- _What the exercise asks_
Write out the data again in full, exactly as it reads.
[Begin Records for the task]
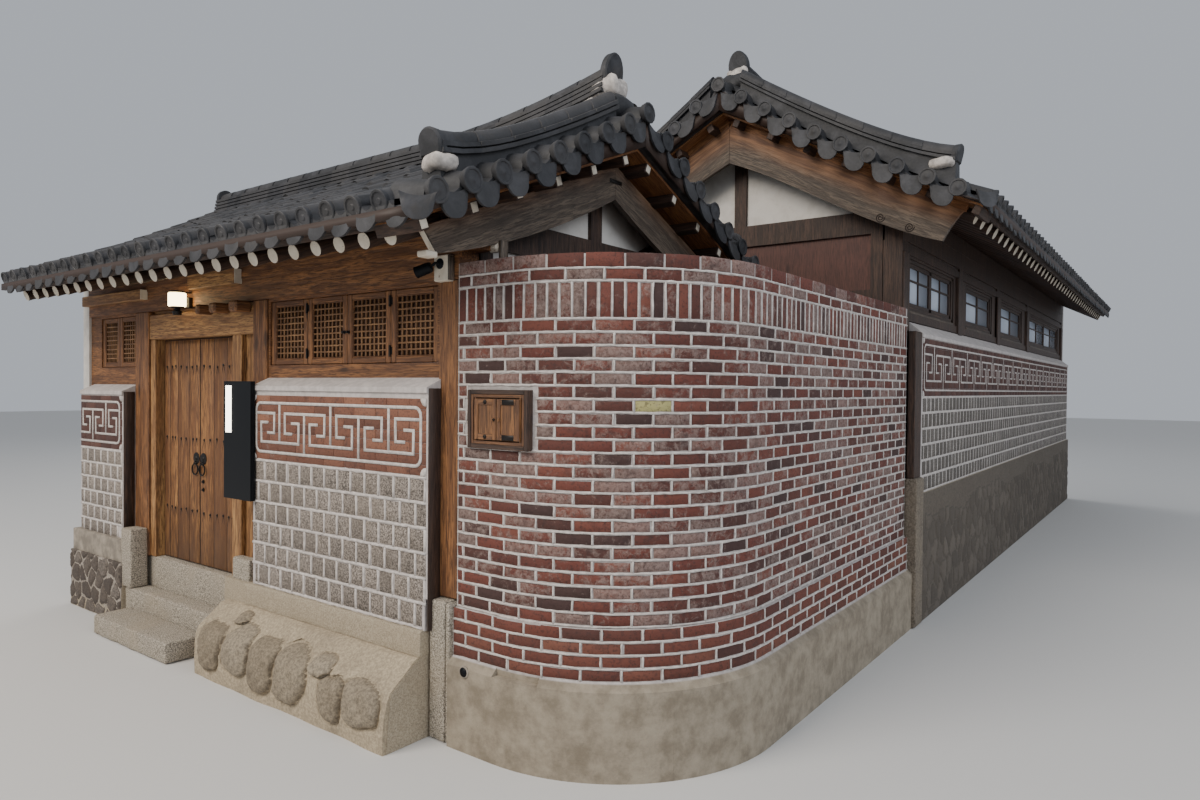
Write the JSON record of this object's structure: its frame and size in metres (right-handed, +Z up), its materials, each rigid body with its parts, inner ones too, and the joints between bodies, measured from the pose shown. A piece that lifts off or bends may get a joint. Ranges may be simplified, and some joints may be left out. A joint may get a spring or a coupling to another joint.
{
  "type": "hanok house",
  "caption": "Tile roofed Korean corner house: gate wing, long side wing and a rounded brick wall joining them, with opening gate leaves and a meter hatch.",
  "frame": {"origin": "middle of the footprint at the lowest ground level", "axes": "+X to the right along the front street, +Y back along the side street, +Z up"},
  "size_m": [6.87, 14.52, 5.06],
  "materials": {
    "stone": "rough hewn granite",
    "timber": "oiled, weathered",
    "aged_timber": "old grey brown boards",
    "plaster": "white lime plaster",
    "brick": "reclaimed brick with white joints",
    "facing": "granite blocks with white joints and a brick key band",
    "roof_tile": "fired blue black clay",
    "glass": "clear panes in dark sashes",
    "paper": "lattice sashes backed with paper",
    "iron": "black satin",
    "lamp": "warm lit glass with dark metal"
  },
  "bodies": {
    "house": {"gate_wing_platform": "stone", "threshold_stone": "stone", "upper_step": "stone", "lower_step": "stone", "corner_footing_stone": "stone", "corner_post": "timber", "gate_post_right": "timber", "gate_post_left": "timber", "gate_wing_front_beam": "timber", "front_panel_right": "facing", "front_panel_left": "facing", "front_wall_right": "timber", "front_wall_left": "timber", "front_window_right": "paper", "front_window_left": "paper", "gate_frame": "timber", "gate_lights": "lamp", "entry_panel": "iron", "gate_wing_rear_wall": "timber", "gate_wing_rear_glass": "glass", "gate_wing_gable_wall": "plaster", "gate_wing_gable_frame": "aged_timber", "gate_wing_party_wall": "plaster", "gate_wing_rafters": "timber", "gate_wing_roof_front": "roof_tile", "gate_wing_roof_rear": "roof_tile", "gate_wing_ridges": "roof_tile", "gate_wing_verge_timbers": "aged_timber", "brick_wall_hatch_bay": "brick", "brick_wall_curve_1": "brick", "brick_wall_curve_2": "brick", "brick_wall_side": "brick", "hatch_frame": "aged_timber", "side_wing_platform": "stone", "side_wing_panel": "facing", "side_wing_street_wall": "timber", "side_wing_court_wall": "timber", "side_wing_window_1": "glass", "side_wing_window_2": "glass", "side_wing_window_3": "glass", "side_wing_window_4": "glass", "side_wing_court_glass": "glass", "side_wing_gable_wall": "plaster", "side_wing_gable_frame": "aged_timber", "side_wing_back_wall": "plaster", "side_wing_rafters": "timber", "side_wing_roof_court": "roof_tile", "side_wing_roof_street": "roof_tile", "side_wing_ridges": "roof_tile", "side_wing_verge_timbers": "aged_timber"},
    "gate_leaf_left": {"gate_leaf_left": "timber"},
    "gate_leaf_right": {"gate_leaf_right": "timber"},
    "hatch_leaf_left": {"hatch_leaf_left": "aged_timber"},
    "hatch_leaf_right": {"hatch_leaf_right": "aged_timber"}
  },
  "joints": [
    {"name": "gate_left_swing", "type": "hinge", "parent": "house", "child": "gate_leaf_left", "pos_m": [-2.073, -6.532, 0.545], "axis": [0, 0, 1], "range_deg": [0, 90]},
    {"name": "gate_right_swing", "type": "hinge", "parent": "house", "child": "gate_leaf_right", "pos_m": [-0.962, -6.532, 0.545], "axis": [0, 0, -1], "range_deg": [0, 90]},
    {"name": "hatch_left_swing", "type": "hinge", "parent": "house", "child": "hatch_leaf_left", "pos_m": [1.5838, -6.655, 1.66], "axis": [0, 0, -1], "range_deg": [0, 95]},
    {"name": "hatch_right_swing", "type": "hinge", "parent": "house", "child": "hatch_leaf_right", "pos_m": [1.9052, -6.655, 1.66], "axis": [0, 0, 1], "range_deg": [0, 95]}
  ]
}
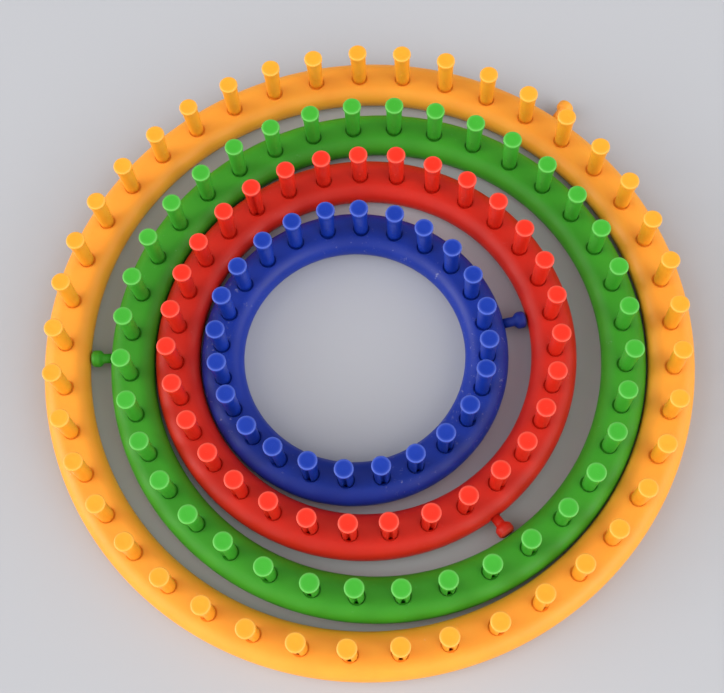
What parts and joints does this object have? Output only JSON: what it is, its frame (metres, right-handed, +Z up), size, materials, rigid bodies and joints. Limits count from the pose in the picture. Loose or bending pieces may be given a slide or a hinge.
[End Records for the task]
- _The response_
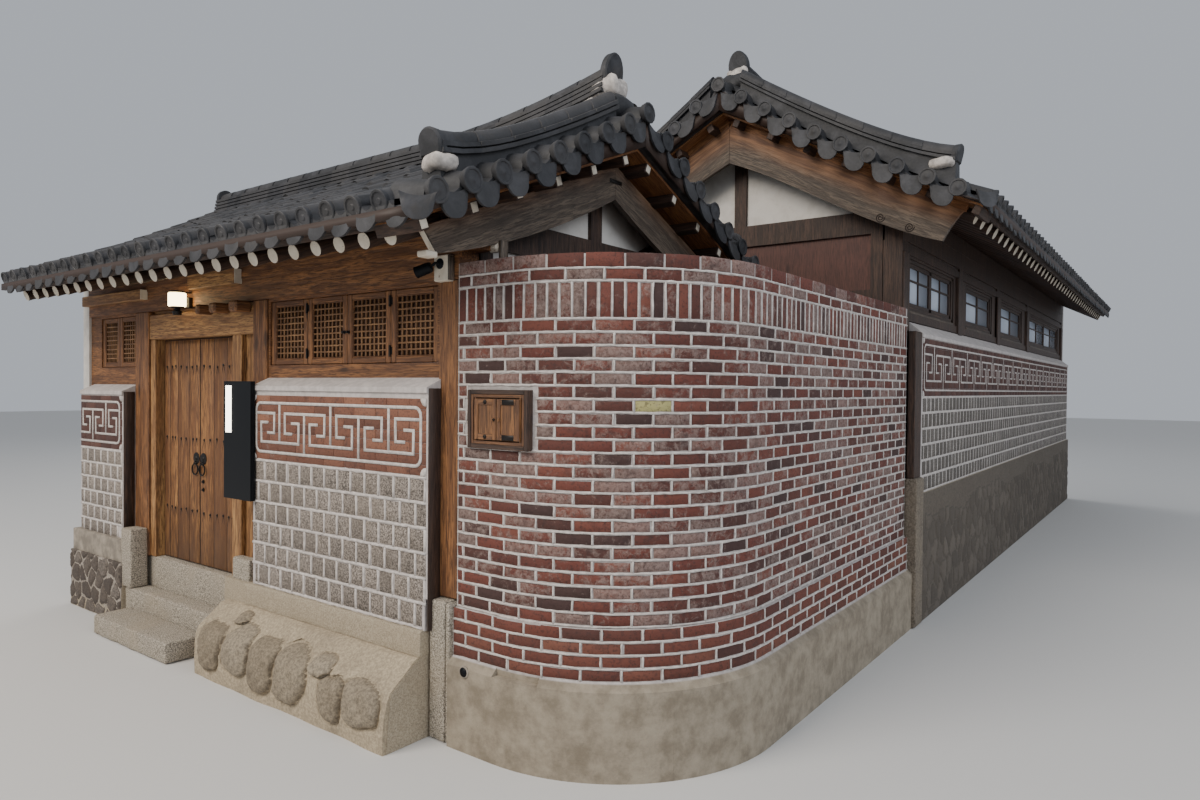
Write the JSON record of this object's structure: its frame and size in metres (right-handed, +Z up), its materials, each rigid body with its parts, inner ones too, and the joints between bodies, measured from the pose shown. A piece that lifts off or bends may get a joint. Ranges may be simplified, and some joints may be left out. A joint may get a spring or a coupling to another joint.
{
  "type": "hanok house",
  "caption": "Tile roofed Korean corner house: gate wing, long side wing and a rounded brick wall joining them, with opening gate leaves and a meter hatch.",
  "frame": {"origin": "middle of the footprint at the lowest ground level", "axes": "+X to the right along the front street, +Y back along the side street, +Z up"},
  "size_m": [6.87, 14.52, 5.06],
  "materials": {
    "stone": "rough hewn granite",
    "timber": "oiled, weathered",
    "aged_timber": "old grey brown boards",
    "plaster": "white lime plaster",
    "brick": "reclaimed brick with white joints",
    "facing": "granite blocks with white joints and a brick key band",
    "roof_tile": "fired blue black clay",
    "glass": "clear panes in dark sashes",
    "paper": "lattice sashes backed with paper",
    "iron": "black satin",
    "lamp": "warm lit glass with dark metal"
  },
  "bodies": {
    "house": {"gate_wing_platform": "stone", "threshold_stone": "stone", "upper_step": "stone", "lower_step": "stone", "corner_footing_stone": "stone", "corner_post": "timber", "gate_post_right": "timber", "gate_post_left": "timber", "gate_wing_front_beam": "timber", "front_panel_right": "facing", "front_panel_left": "facing", "front_wall_right": "timber", "front_wall_left": "timber", "front_window_right": "paper", "front_window_left": "paper", "gate_frame": "timber", "gate_lights": "lamp", "entry_panel": "iron", "gate_wing_rear_wall": "timber", "gate_wing_rear_glass": "glass", "gate_wing_gable_wall": "plaster", "gate_wing_gable_frame": "aged_timber", "gate_wing_party_wall": "plaster", "gate_wing_rafters": "timber", "gate_wing_roof_front": "roof_tile", "gate_wing_roof_rear": "roof_tile", "gate_wing_ridges": "roof_tile", "gate_wing_verge_timbers": "aged_timber", "brick_wall_hatch_bay": "brick", "brick_wall_curve_1": "brick", "brick_wall_curve_2": "brick", "brick_wall_side": "brick", "hatch_frame": "aged_timber", "side_wing_platform": "stone", "side_wing_panel": "facing", "side_wing_street_wall": "timber", "side_wing_court_wall": "timber", "side_wing_window_1": "glass", "side_wing_window_2": "glass", "side_wing_window_3": "glass", "side_wing_window_4": "glass", "side_wing_court_glass": "glass", "side_wing_gable_wall": "plaster", "side_wing_gable_frame": "aged_timber", "side_wing_back_wall": "plaster", "side_wing_rafters": "timber", "side_wing_roof_court": "roof_tile", "side_wing_roof_street": "roof_tile", "side_wing_ridges": "roof_tile", "side_wing_verge_timbers": "aged_timber"},
    "gate_leaf_left": {"gate_leaf_left": "timber"},
    "gate_leaf_right": {"gate_leaf_right": "timber"},
    "hatch_leaf_left": {"hatch_leaf_left": "aged_timber"},
    "hatch_leaf_right": {"hatch_leaf_right": "aged_timber"}
  },
  "joints": [
    {"name": "gate_left_swing", "type": "hinge", "parent": "house", "child": "gate_leaf_left", "pos_m": [-2.073, -6.532, 0.545], "axis": [0, 0, 1], "range_deg": [0, 90]},
    {"name": "gate_right_swing", "type": "hinge", "parent": "house", "child": "gate_leaf_right", "pos_m": [-0.962, -6.532, 0.545], "axis": [0, 0, -1], "range_deg": [0, 90]},
    {"name": "hatch_left_swing", "type": "hinge", "parent": "house", "child": "hatch_leaf_left", "pos_m": [1.5838, -6.655, 1.66], "axis": [0, 0, -1], "range_deg": [0, 95]},
    {"name": "hatch_right_swing", "type": "hinge", "parent": "house", "child": "hatch_leaf_right", "pos_m": [1.9052, -6.655, 1.66], "axis": [0, 0, 1], "range_deg": [0, 95]}
  ]
}
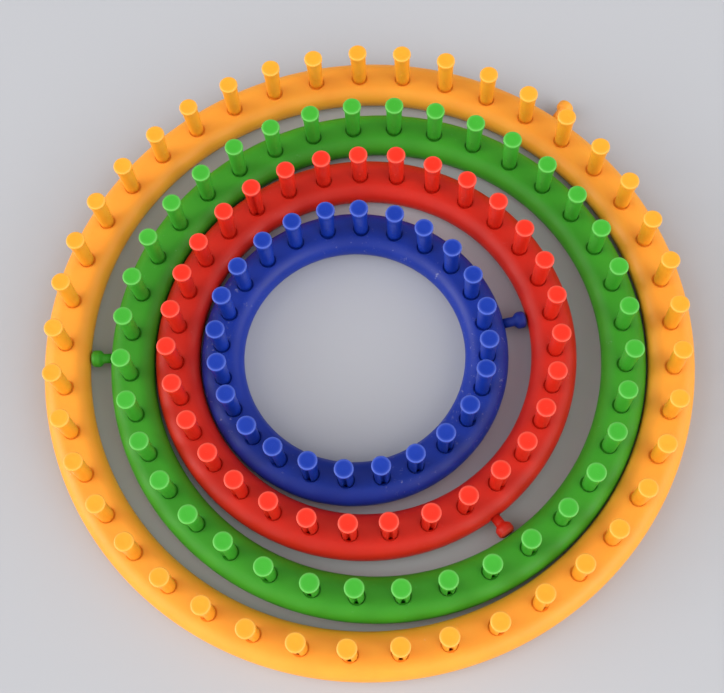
What parts and joints does this object have? Output only JSON: what it is, its frame (metres, right-handed, +Z up), size, materials, rigid bodies and joints. Limits count from the pose in the picture. Loose or bending pieces may be given a slide or a hinge.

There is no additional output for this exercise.